Interesting process model (mostly active in research only):
Rather than having a worker for all the stages, have multiple workers for a single query. So it is more like a micro service/pipeline architecture. StagedDB is an academic example.
Query Processing
Could be further broken down to the below cases:
- Parsing : (aka, type checking, name checking), this could also be hooked up with the catalog to provide user-speicified types, which is how many systems extend the type systems in DB (like the structured XML type)
- Authrorization
- It is usually deferred to query plan generation so that security check is decoupled from query plan (allowing multiple users with different security rights to share query plans )
- Query rewrite:
-
View expansion: resolve view references into fully qualified table names and predicates. (This should is not applicable to materialized views, which are, materialized…)
- Constant evaluation:
1+1 = ?
- Logical rewrite:
- Boolean logic relimination (
x > 1 && x < 0 => False
): this is rather powerful semantics in fact. Since most of the time, the predicates are derived, so it is quite common some of the predicts could be evaluated to false, saving time for the DB. - transtive logic: add additional predicate so it might be useful for some indexes:
WHERE a = b AND b = 3
will have the additional predicatea = 3
, what if you happen to have a hash index ona
?
- Boolean logic relimination (
- Semantic optimization:
- a foreigh key referenced column’s Table doesn’t have to be joined if it is just used as a join predicate.
- Example:
select A.x FROM A, B WHERE A.fk = B.k
, whereB.k
is a foreign key constrain onA.fk
could be simplyselect A.x FROM A
- Example:
- a foreigh key referenced column’s Table doesn’t have to be joined if it is just used as a join predicate.
-
Query Optimization
- Cascade (Top down) vs DP bottom up doesn’t have difference in the asymptotic bound in terms of the quality of a plan found
- optimizer usually works on
SELECT..FROM..WHERE
transformed query after pre-processing from query rewrite. - Plan space: traditionally only
left-deep
(where the right-hand input is always the base table), now more oftenbushy
(whre both sides could be nested). - Selectivity esimation: use of histograms ( histograms with inter-dependency are getting popular), as well as statistics.

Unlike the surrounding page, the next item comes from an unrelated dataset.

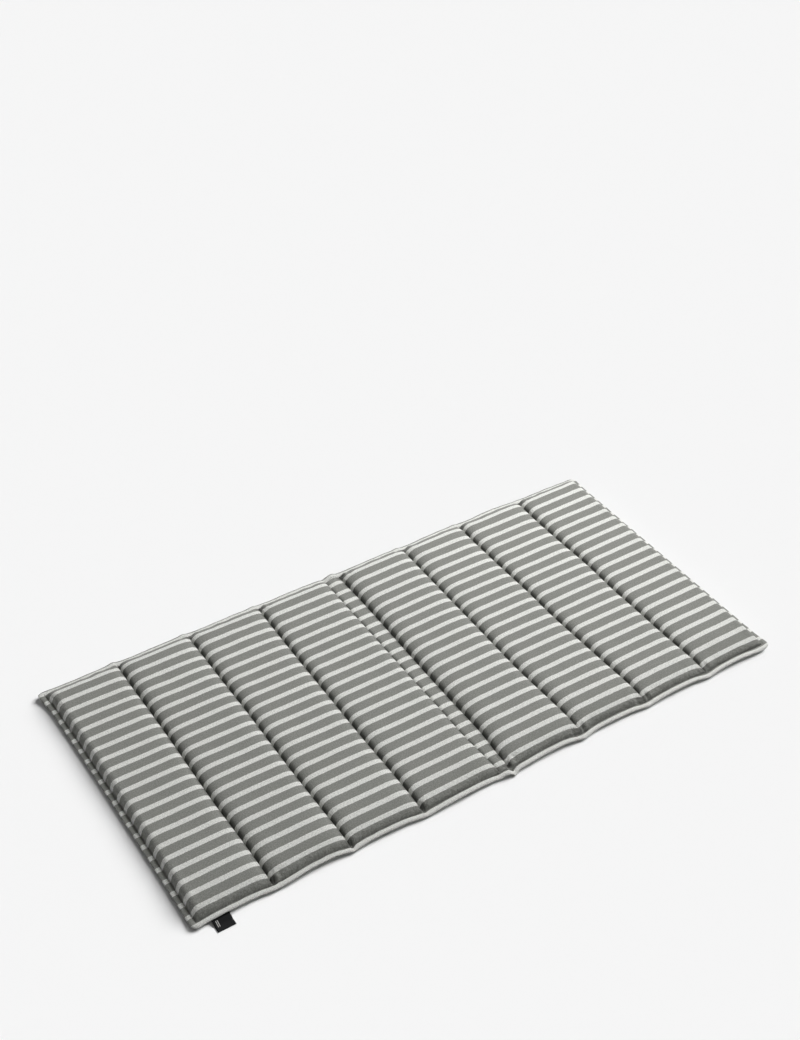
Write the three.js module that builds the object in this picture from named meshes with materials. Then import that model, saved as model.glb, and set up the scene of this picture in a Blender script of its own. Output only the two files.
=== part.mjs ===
// A quilted pad for the seat and back of a lounge chair, lying face up on a flat surface. Two cloth panels
// are filled, sewn through across their width into eight channels with a flat hinge strip between the seat
// half and the back half, and topstitched round the rim, which makes a narrow corded edge. A woven label is
// sewn in under the front rim. Millimetres, +Z up, the origin on the surface under the middle of it all.
import * as THREE from 'three';

// Size of the whole pad from corner to corner
const LENGTH = 1062;
const WIDTH = 533;
const CORNER_RADIUS = 13;

// Flat strip where the pad folds between seat and back: its width, its height in the middle, and how far the
// rim rises off the surface there
const HINGE_WIDTH = 28;
const HINGE_HEIGHT = 11.2;
const HINGE_RIM_LIFT = 3;

// Filled channels from the left end: the height of the crown, how much higher the crown is at the right
// side of the channel than at the left, and how far the rim rises off the surface between its seams
const CHANNELS = [
  { crown: 22.3, lean: -0.6, rimLift: 2.4 },
  { crown: 22.8, lean: -0.6, rimLift: 2.8 },
  { crown: 21.7, lean: -1.4, rimLift: 2.2 },
  { crown: 21.5, lean: 0.2, rimLift: 2.6 },
  { crown: 23.2, lean: 2.2, rimLift: 2.6 },
  { crown: 22.9, lean: -0.6, rimLift: 2.2 },
  { crown: 22.4, lean: 0.4, rimLift: 2.6 },
  { crown: 23.4, lean: 1.4, rimLift: 2.8 },
];

// Quilting seams: the height of their middle, half the cloth and filling squeezed there, and the distance
// over which the cloth rounds up to the crown
const SEAM_HEIGHT = 6.8;
const SEAM_HALF = 1.7;
const SEAM_ROUND = 27;

// Corded rim outside the topstitching: width, half thickness, the half thickness at the stitching, the
// height of its middle at a seam's end, how far the filling draws a long side in between two seams and a
// short side in between its corners, and how round those arches are
const RIM_WIDTH = 8;
const RIM_HALF = 2.8;
const STITCH_HALF = 1.4;
const RIM_HEIGHT = 6.2;
const LONG_SIDE_DRAW = 3;
const SHORT_SIDE_DRAW = 2.5;
const ARCH_ROUNDNESS = 0.8;

// Side walls: the distance from the topstitching over which they round up to the crown, and how far in from
// the rim its waves die out
const SIDE_ROUND = 18;
const WAVE_REACH = 42;

// How much sooner than the top the underside is flat
const UNDERSIDE_GAIN = 1.3;

// Lines of points, as distances in from the edge, from the topstitching and from a quilting seam
const RIM_STOPS = [0, 1.1, 4, 6.9];
const SIDE_STOPS = [0, 2, 5.5, 11, 18];
const SEAM_STOPS = [0, 3, 8, 16, 27];
const HINGE_STOPS = [0, 5];
const CHANNEL_MIDDLE_STOPS = [0];
const HINGE_MIDDLE_STOPS = [-5, 0, 5];
const WIDTH_MIDDLE_STOPS = [-150, -50, 50, 150];

// Woven label: its width, its reach past the rim, its thickness, the distance of its left side from the
// pad's left end, how far its root is tucked in under the rim, what share of that runs level, and the height
// of the root
const LABEL_WIDTH = 28;
const LABEL_REACH = 17;
const LABEL_THICKNESS = 1.4;
const LABEL_FROM_END = 30;
const LABEL_TUCK = 8;
const LABEL_LEVEL_SHARE = 0.75;
const LABEL_ROOT_HEIGHT = 3.4;

const RIM_AND_SIDE_STOPS = [...RIM_STOPS, ...SIDE_STOPS.map((stop) => RIM_WIDTH + stop)];
const CHANNEL_WIDTH = (LENGTH - HINGE_WIDTH) / CHANNELS.length;
const CHANNELS_PER_HALF = CHANNELS.length / 2;

// The pad's sections from left to right, with the hinge strip in the middle
function layOutSections() {
  const hinge = { width: HINGE_WIDTH, crown: HINGE_HEIGHT, lean: 0, rimLift: HINGE_RIM_LIFT, hinge: true };
  const channels = CHANNELS.map((row) => ({ width: CHANNEL_WIDTH, hinge: false, ...row }));
  const sections = [...channels.slice(0, CHANNELS_PER_HALF), hinge, ...channels.slice(CHANNELS_PER_HALF)];
  let left = -LENGTH / 2;
  for (const section of sections) {
    section.left = left;
    section.right = left + section.width;
    left = section.right;
  }
  return sections;
}

const SECTIONS = layOutSections();

function sectionAt(x) {
  return SECTIONS.find((section) => x <= section.right + 1e-6) ?? SECTIONS[SECTIONS.length - 1];
}

// A quarter ellipse from 0 at a seam to 1 at the given distance from it
function roundUp(distance, reach) {
  const t = 1 - THREE.MathUtils.clamp(distance / reach, 0, 1);
  return Math.sqrt(1 - t * t);
}

// 0 at both ends of a span and 1 in its middle
function arch(share) {
  return Math.sin(Math.PI * THREE.MathUtils.clamp(share, 0, 1)) ** ARCH_ROUNDNESS;
}

function archAlong(x) {
  const section = sectionAt(x);
  return arch((x - section.left) / section.width);
}

// Distance in from the outline, which is a rectangle with rounded corners
function insetAt(x, y) {
  const qx = Math.abs(x) - (LENGTH / 2 - CORNER_RADIUS);
  const qy = Math.abs(y) - (WIDTH / 2 - CORNER_RADIUS);
  const outside = Math.hypot(Math.max(qx, 0), Math.max(qy, 0));
  return CORNER_RADIUS - outside - Math.min(Math.max(qx, qy), 0);
}

// Distance from the nearest quilting seam. The two ends of the pad aren't quilting seams.
function seamDistance(x) {
  const inner = SECTIONS.slice(1).map((section) => Math.abs(x - section.left));
  return Math.min(...inner);
}

// Height of the middle of the rim, which rises between the seams
function rimHeight(x) {
  return RIM_HEIGHT + sectionAt(x).rimLift * archAlong(x);
}

// Heights of the top and the underside at a point that is the given distance in from the edge
function heightsAt(x, inset) {
  if (inset <= RIM_WIDTH) {
    const t = THREE.MathUtils.clamp((2 * inset) / RIM_WIDTH - 1, -1, 1);
    const bead = RIM_HALF * Math.sqrt(1 - t * t);
    const half = t > 0 ? Math.max(bead, STITCH_HALF) : bead;
    return { top: rimHeight(x) + half, bottom: rimHeight(x) - half };
  }
  const section = sectionAt(x);
  const inner = inset - RIM_WIDTH;
  const share = THREE.MathUtils.smoothstep(inner, 0, WAVE_REACH);
  const middle = THREE.MathUtils.lerp(rimHeight(x), SEAM_HEIGHT, share);
  const half = THREE.MathUtils.lerp(STITCH_HALF, SEAM_HALF, share);
  const seamRound = section.hinge ? HINGE_WIDTH / 2 : SEAM_ROUND;
  const rise = roundUp(inner, SIDE_ROUND) * roundUp(seamDistance(x), seamRound);
  const across = (x - (section.left + section.right) / 2) / section.width;
  const crown = section.crown + section.lean * across;
  const sag = section.hinge ? 0 : Math.min(1, UNDERSIDE_GAIN * rise);
  return {
    top: THREE.MathUtils.lerp(middle + half, crown, rise),
    bottom: THREE.MathUtils.lerp(middle - half, 0, sag),
  };
}

// Places from low to high: some counted up from low, some from the middle, and some back from high
function stopsBetween(low, high, lowStops, highStops, middleStops) {
  return [
    ...lowStops.map((stop) => low + stop),
    ...middleStops.map((stop) => (low + high) / 2 + stop),
    ...highStops.map((stop) => high - stop).reverse(),
  ];
}

// Lines of points along the length: the rim at both ends, then every section between its seams
function linesAlongLength() {
  const lines = [];
  SECTIONS.forEach((section, index) => {
    const first = index === 0;
    const last = index === SECTIONS.length - 1;
    const seamStops = section.hinge ? HINGE_STOPS : SEAM_STOPS;
    const middleStops = section.hinge ? HINGE_MIDDLE_STOPS : CHANNEL_MIDDLE_STOPS;
    const leftStops = first ? RIM_AND_SIDE_STOPS : seamStops;
    const rightStops = last ? RIM_AND_SIDE_STOPS : seamStops;
    const stops = stopsBetween(section.left, section.right, leftStops, rightStops, middleStops);
    lines.push(...(first ? stops : stops.slice(1)));
  });
  return lines;
}

function linesAcrossWidth() {
  return stopsBetween(-WIDTH / 2, WIDTH / 2, RIM_AND_SIDE_STOPS, RIM_AND_SIDE_STOPS, WIDTH_MIDDLE_STOPS);
}

// Bends the square corner of the net of points onto the rounded corner of the outline
function roundCorner(x, y) {
  const a = Math.max(0, (Math.abs(x) - (LENGTH / 2 - CORNER_RADIUS)) / CORNER_RADIUS);
  const b = Math.max(0, (Math.abs(y) - (WIDTH / 2 - CORNER_RADIUS)) / CORNER_RADIUS);
  const pullX = CORNER_RADIUS * a * (1 - Math.sqrt(1 - (b * b) / 2));
  const pullY = CORNER_RADIUS * b * (1 - Math.sqrt(1 - (a * a) / 2));
  return [x - Math.sign(x) * pullX, y - Math.sign(y) * pullY];
}

// The filling draws the short sides in between the corners, and the long sides in between the seams
function drawIn(x, y) {
  const nearShortSide = 1 - THREE.MathUtils.smoothstep(LENGTH / 2 - Math.abs(x), 0, WAVE_REACH);
  const nearLongSide = 1 - THREE.MathUtils.smoothstep(WIDTH / 2 - Math.abs(y), 0, WAVE_REACH);
  const drawX = SHORT_SIDE_DRAW * arch(y / WIDTH + 0.5) * nearShortSide;
  const drawY = LONG_SIDE_DRAW * archAlong(x) * nearLongSide;
  return [x - Math.sign(x) * drawX, y - Math.sign(y) * drawY];
}

// The points of the top and of the underside, in rows across the width, which share the points of the edge
function netPoints(columns, rows) {
  const positions = [];
  const top = [];
  const bottom = [];
  rows.forEach((y, j) => {
    columns.forEach((x, i) => {
      const [cornerX, cornerY] = roundCorner(x, y);
      const inset = insetAt(cornerX, cornerY);
      const heights = heightsAt(cornerX, inset);
      const [drawnX, drawnY] = drawIn(cornerX, cornerY);
      const onEdge = i === 0 || j === 0 || i === columns.length - 1 || j === rows.length - 1;
      top.push(positions.length / 3);
      positions.push(drawnX, drawnY, onEdge ? rimHeight(cornerX) : heights.top);
      bottom.push(onEdge ? top[top.length - 1] : positions.length / 3);
      if (!onEdge) positions.push(drawnX, drawnY, heights.bottom);
    });
  });
  return { positions, top, bottom };
}

// Two triangles for one square of a net. The diagonals lean so that one of them ends at each rounded corner.
function squareFaces(net, corners, leaning, flipped) {
  const [p, q, r, s] = (leaning ? corners : [...corners.slice(1), corners[0]]).map((k) => net[k]);
  return flipped ? [r, q, p, s, r, p] : [p, q, r, p, r, s];
}

function netFaces(columns, rows, { top, bottom }) {
  const faces = [];
  for (let j = 0; j < rows.length - 1; j += 1) {
    for (let i = 0; i < columns.length - 1; i += 1) {
      const first = j * columns.length + i;
      const corners = [first, first + 1, first + columns.length + 1, first + columns.length];
      const leaning = (columns[i] + columns[i + 1] < 0) === (rows[j] + rows[j + 1] < 0);
      faces.push(...squareFaces(top, corners, leaning, false));
      faces.push(...squareFaces(bottom, corners, leaning, true));
    }
  }
  return faces;
}

function padGeometry() {
  const columns = linesAlongLength();
  const rows = linesAcrossWidth();
  const net = netPoints(columns, rows);
  const geometry = new THREE.BufferGeometry();
  geometry.setAttribute('position', new THREE.Float32BufferAttribute(net.positions, 3));
  geometry.setIndex(netFaces(columns, rows, net));
  geometry.computeVertexNormals();
  return geometry;
}

// The label's side view: a folded tape that comes out from under the rim, bends down and lies on the surface.
// The extrusion runs along the pad's front edge.
function labelGeometry() {
  const reach = LABEL_TUCK + LABEL_REACH - LABEL_THICKNESS / 2;
  const level = LABEL_TUCK * LABEL_LEVEL_SHARE;
  const landing = reach - level;
  const side = new THREE.Shape();
  side.moveTo(0, LABEL_ROOT_HEIGHT);
  side.bezierCurveTo(level, LABEL_ROOT_HEIGHT, landing - level, 0, landing, 0);
  side.lineTo(reach, 0);
  side.absarc(reach, LABEL_THICKNESS / 2, LABEL_THICKNESS / 2, -Math.PI / 2, Math.PI / 2, false);
  side.lineTo(landing, LABEL_THICKNESS);
  side.bezierCurveTo(
    landing - level, LABEL_THICKNESS, level, LABEL_ROOT_HEIGHT + LABEL_THICKNESS,
    0, LABEL_ROOT_HEIGHT + LABEL_THICKNESS,
  );
  side.closePath();
  return new THREE.ExtrudeGeometry(side, { depth: LABEL_WIDTH, bevelEnabled: false, curveSegments: 8 });
}

const stripedCloth = new THREE.MeshStandardMaterial({ color: 0x8f908a, roughness: 0.9, metalness: 0 });
const wovenTape = new THREE.MeshStandardMaterial({ color: 0x161819, roughness: 0.7, metalness: 0 });

const pad = new THREE.Mesh(padGeometry(), stripedCloth);
pad.name = 'quilted_pad';

const label = new THREE.Mesh(labelGeometry(), wovenTape);
label.name = 'woven_label';
label.rotation.set(Math.PI / 2, 0, -Math.PI / 2, 'ZYX');
label.position.set(-LENGTH / 2 + LABEL_FROM_END + LABEL_WIDTH, -WIDTH / 2 + LABEL_TUCK, 0);

const cushion = new THREE.Group();
cushion.add(pad, label);
cushion.position.y = LABEL_REACH / 2;
export default cushion;
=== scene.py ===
# %% [markdown]
# A striped, quilted cushion for the seat and back of a lounge chair.
# The real one is two panels of striped canvas with wadding between them. It is sewn through across its
# width, so that the wadding lies in eight flat pillows, with a narrow strip in the middle where the cushion
# folds. Its edge is turned and topstitched, which leaves a soft corded rim.
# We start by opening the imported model, because it says where the cushion lies and how large it is. Each
# piece that we make takes its place from there.

# %% Open the frame
import math

import bpy
import numpy as np
from mathutils import Matrix, Vector
from mathutils.bvhtree import BVHTree


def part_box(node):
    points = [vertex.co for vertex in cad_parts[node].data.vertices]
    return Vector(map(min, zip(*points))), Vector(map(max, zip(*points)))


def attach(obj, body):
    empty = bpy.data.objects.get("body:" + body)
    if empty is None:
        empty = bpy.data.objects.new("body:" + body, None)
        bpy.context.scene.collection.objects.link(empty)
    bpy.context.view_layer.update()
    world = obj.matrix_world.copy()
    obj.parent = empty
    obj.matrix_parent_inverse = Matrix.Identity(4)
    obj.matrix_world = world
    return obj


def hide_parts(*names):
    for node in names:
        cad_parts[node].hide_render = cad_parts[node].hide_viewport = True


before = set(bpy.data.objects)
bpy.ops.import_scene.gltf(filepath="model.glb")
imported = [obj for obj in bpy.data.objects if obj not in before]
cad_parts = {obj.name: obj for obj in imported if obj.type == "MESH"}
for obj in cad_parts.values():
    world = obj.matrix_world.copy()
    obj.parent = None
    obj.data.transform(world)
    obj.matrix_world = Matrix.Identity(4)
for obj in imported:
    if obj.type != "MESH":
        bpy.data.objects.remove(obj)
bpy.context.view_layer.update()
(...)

- Columns’ historgrams are joined independently from each other previously
- TPC-DS benchmark now takes into dependency between different columns
- Parallel optimization: usually 2 phases, 1) optimize and output a single plan 2) executes that plan on multiple workers
Access methods
One of the main design choices is:
What if your underlying rows change its location, how does your index handle this?
-
secondary index / primary storage: references will need to change when the underlying row shifts
-
primary storage: like a B+ tree split will move tons of data
- secondary indexes stores the RIDs/physical references like pointers => lots of movements when the primary storage changes
- forwarding pointer => additional I/O to look at the real reference (DB2 does this)

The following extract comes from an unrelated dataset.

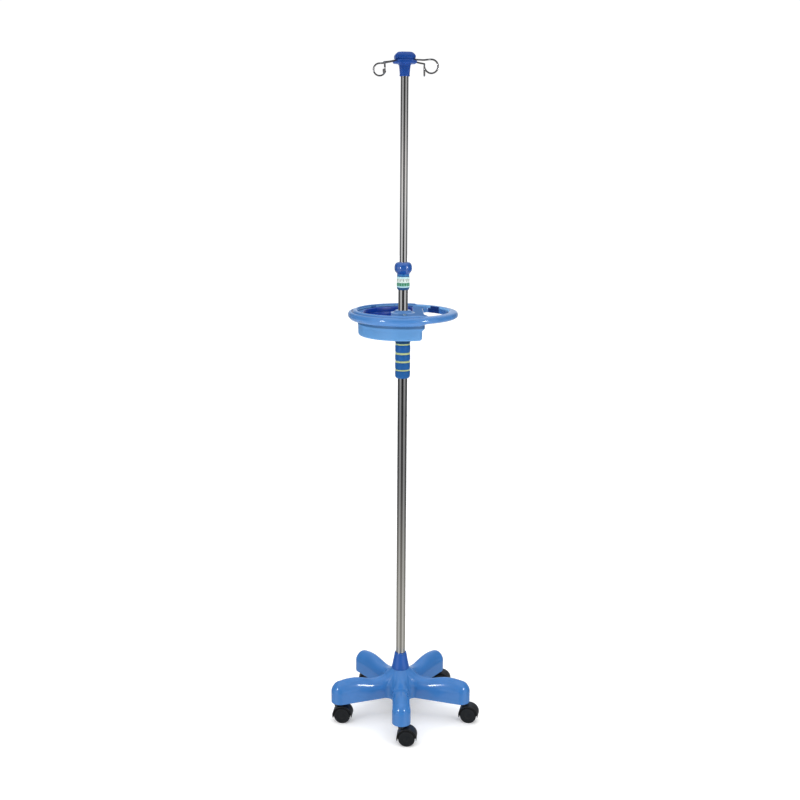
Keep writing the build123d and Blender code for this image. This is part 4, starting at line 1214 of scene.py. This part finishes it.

- use primary key => lower performance but don’t need to move (Orcacle + SQL Server)
- Combo 1+3 => depends on the situations, use differnt (Oracle)
- DON’T allow primary storage as B+ index (Yay, DB2)
OLAP and Data warehousing
Some of changes that will affect the DB’s design:
- indexes less updates (no more B+tree, but Bit-indexes). The workload is basically, bulk insert once and scan multiple times
- Fast bulk load (loading large amount of data for data analysis)

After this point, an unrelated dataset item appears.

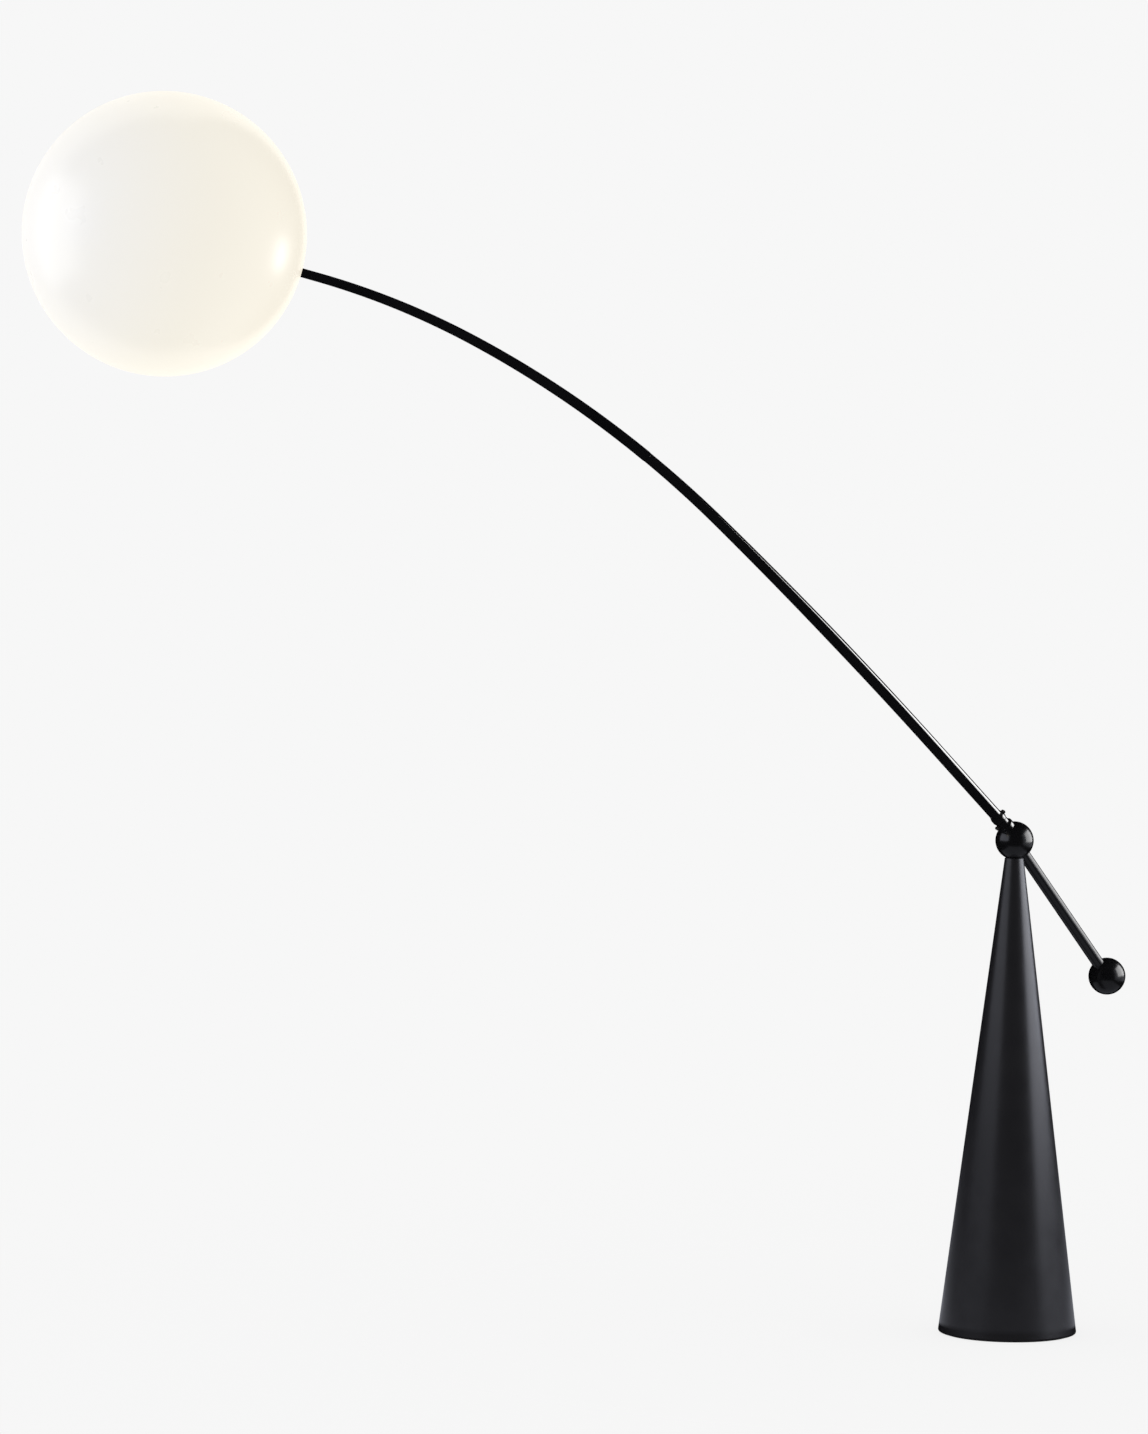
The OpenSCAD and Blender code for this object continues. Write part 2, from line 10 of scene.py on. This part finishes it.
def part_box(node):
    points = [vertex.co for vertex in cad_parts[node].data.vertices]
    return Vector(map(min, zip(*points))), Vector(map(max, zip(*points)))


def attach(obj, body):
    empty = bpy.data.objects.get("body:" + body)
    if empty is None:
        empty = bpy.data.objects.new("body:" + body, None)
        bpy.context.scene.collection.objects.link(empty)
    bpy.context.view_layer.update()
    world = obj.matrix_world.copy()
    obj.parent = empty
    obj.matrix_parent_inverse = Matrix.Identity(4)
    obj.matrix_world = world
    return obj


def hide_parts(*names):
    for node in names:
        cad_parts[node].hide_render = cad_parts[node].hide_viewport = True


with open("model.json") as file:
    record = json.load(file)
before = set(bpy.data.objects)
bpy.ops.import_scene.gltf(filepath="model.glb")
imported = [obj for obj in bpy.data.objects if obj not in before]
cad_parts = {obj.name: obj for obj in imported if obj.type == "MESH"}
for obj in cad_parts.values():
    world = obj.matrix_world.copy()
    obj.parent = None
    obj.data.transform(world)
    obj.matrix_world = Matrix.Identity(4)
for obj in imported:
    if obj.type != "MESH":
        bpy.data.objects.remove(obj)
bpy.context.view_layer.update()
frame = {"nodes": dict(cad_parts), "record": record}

MM = 0.001
nodes = frame["nodes"]
slots = {part["node"]: part["material_slot"] for part in frame["record"]["subparts"]}
joints = {joint["name"]: joint for joint in frame["record"]["behaviour"]["joints"]}

# ------------------------------------------------------------------ node materials


def node_material(name):
    """A new node material, its tree and its Principled shader."""
    material = bpy.data.materials.new(name)
    material.use_nodes = True
    tree = material.node_tree
    return material, tree, tree.nodes["Principled BSDF"]


def add(tree, kind, **inputs):
    """Adds a node and sets its inputs by name, with _ for a space."""
    node = tree.nodes.new(kind)
    for key, value in inputs.items():
        node.inputs[key.replace("_", " ")].default_value = value
    return node


def noise(tree, scale, detail=3.0):
    """Noise in the object's own metres."""
    place = tree.nodes.new("ShaderNodeTexCoord")
    texture = add(tree, "ShaderNodeTexNoise", Scale=scale, Detail=detail)
    tree.links.new(place.outputs["Object"], texture.inputs["Vector"])
    return texture.outputs["Fac"]


def colours(tree, value, low, high, start=0.3, end=0.7):
    """Turns a value into a colour between low and high."""
    node = tree.nodes.new("ShaderNodeValToRGB")
    for stop, place, colour in zip(node.color_ramp.elements, (start, end), (low, high)):
        stop.position = place
        stop.color = (*colour, 1)
    tree.links.new(value, node.inputs["Fac"])
    return node.outputs["Color"]


def spread(tree, value, low, high, start=0.3, end=0.7):
    """Turns a value into a number between low and high."""
    node = add(tree, "ShaderNodeMapRange", From_Min=start, From_Max=end, To_Min=low, To_Max=high)
    tree.links.new(value, node.inputs["Value"])
    return node.outputs["Result"]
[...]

- support of materialized view to avoid multiple joins on the fly
Storage
- raw disk access is no longer popular (filesystem overhead is pretty low, with techniques such as direct IO, concurrent IO, or using a large file)
Thanks but no, Double buffering is evil
- Correctness: DB might need to manage how data is flushed to the disk from the buffer
- Memory copy overhead: DB usually has been managing buffering by itself, so having duplicate buffers at OS level is wasteful.
- OS is blind: DB knows the access pattern and thus possible optimizations (such as pre-fetch B+ tree leave pages), but the OS only sees physical addresses.
Concurrency
Andy’s 721 class and 445 class both have good handouts on the theoretical concepts on serializbility and concurrency. Just something I cherry-picked from the paper that I wasn’t aware.
READ_COMMITTED:
- Lost Update: a concurrent txn might read and then modify based on a “dirty” read
CURSOR STABILITY:
- Solve the “lost update” issue of READ COMMITTED
- Hold READ locks in the cursor
B+Tree concurrency management:
- Concurrency control
- Yes, there is the crabbing (optimistic crabbing)
- There is also the Right-link schemes: each node now has a right-sibling reference. the basic idea is that if a split happens, the transaction should be able to realize that, and traverse through the right link to avoid incorrect paths. (PostgreSQL actually uses this!)
- Logging
- Structural changes to index actual don’t need to be logged
- why? for example, a split to a B+ tree node doesn’t have to be undo if the transaction aborts. Just let it be.
- So some of the physical oprerations ( and redo logs) could be marked as redo only
- Structural changes to index actual don’t need to be logged
- Next-key locking
- This is a cool solution to the phantom problem (well, still has its own caveats such as overlocking the surrogate range)
- For insert/update, it needs to acquire exclusive lock on the successor key!
- if insert into k = 5, and there is a select predicate on [3, 7]. Then this insert will be syncronized with the scan since the scan would have acquired share lock on the next-key of 5 (maybe within the scan range, maybe out of the scanning range)
Future Trends that will affect DB
Just copying some of the papers.
The many cores machines
One key challenge for parallel software architectures in the next decade arises from the desire to exploit the new generation of “many- core” architectures that are coming from the processor vendors. These devices will introduce a new hardware design point, with dozens, hun- dreds or even thousands of processing units on a single chip, com- municating via high-speed on-chip networks, but retaining many of the existing bottlenecks with respect to accessing off-chip memory and disk. This will result in new imbalances and bottlenecks in the memory path between disk and processors, which will almost certainly require DBMS architectures to be re-examined to meet the performance potential of the hardware.